# How to remove Tiller Handle Gear on a 76 Evinrude 9.9 hp?



## bobcat_fisherman (Feb 4, 2012)

Any idea how to remove the Gear on the motor side that connects to the gear on the Tiller Handle side? As you can tell from the picture it snapped off at the base of the gear. If it's easy I might replace the gear on the tiller handle if ya'll think it needs it. I'm no mechanic, sorry if this comes off dumb. I know the gear is connected to a rod which runs inside the motor and meets up with another gear. Am I going to have to take off the starter and disconnect a bunch of gears that potential will throw off my tiller handle throttle timing?

Front view with tiller handle flipped up.






Top view with tiller handle in the down position.


----------



## Pappy (Feb 6, 2012)

Yep, it's easy.

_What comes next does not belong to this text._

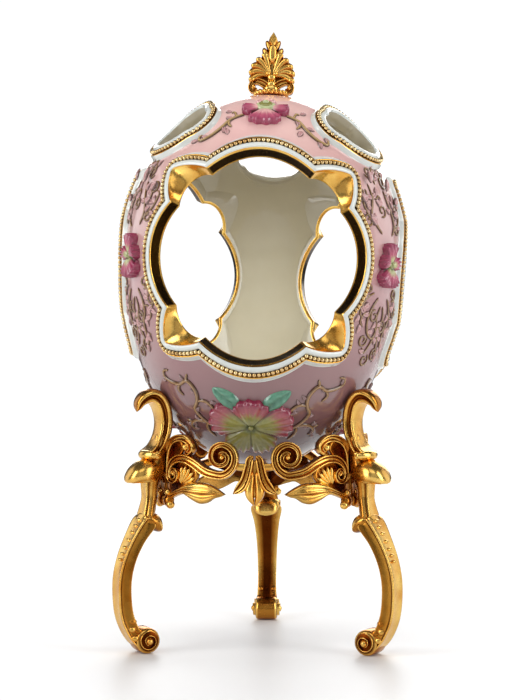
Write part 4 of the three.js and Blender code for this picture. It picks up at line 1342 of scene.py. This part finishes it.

You have to simply remove a center pin on the gear inside the cowling. Once that is removed that gear can be removed and then the broken gear can be removed. Usually a pair of needle nosed pliers is all that is needed.


----------



## cajuncook1 (Feb 7, 2012)

Here is a link for some excellent reading and visual descriptions. Look under section #9 about half way down the article.

https://www.sschapterpsa.com/ramblings/Johnson_9.9_troubleshooting.htm


Here is a link to the rest of the articles regarding the 9.9/15hp Evinrude Johnson motors.

https://www.sschapterpsa.com/ramblings/OMC/OMC%20info.htm


----------



## Pappy (Feb 7, 2012)

Thanks Cajun! The pin I was talking about is #107 attaching to #109 gear. That is the key to removing those gears for service.


----------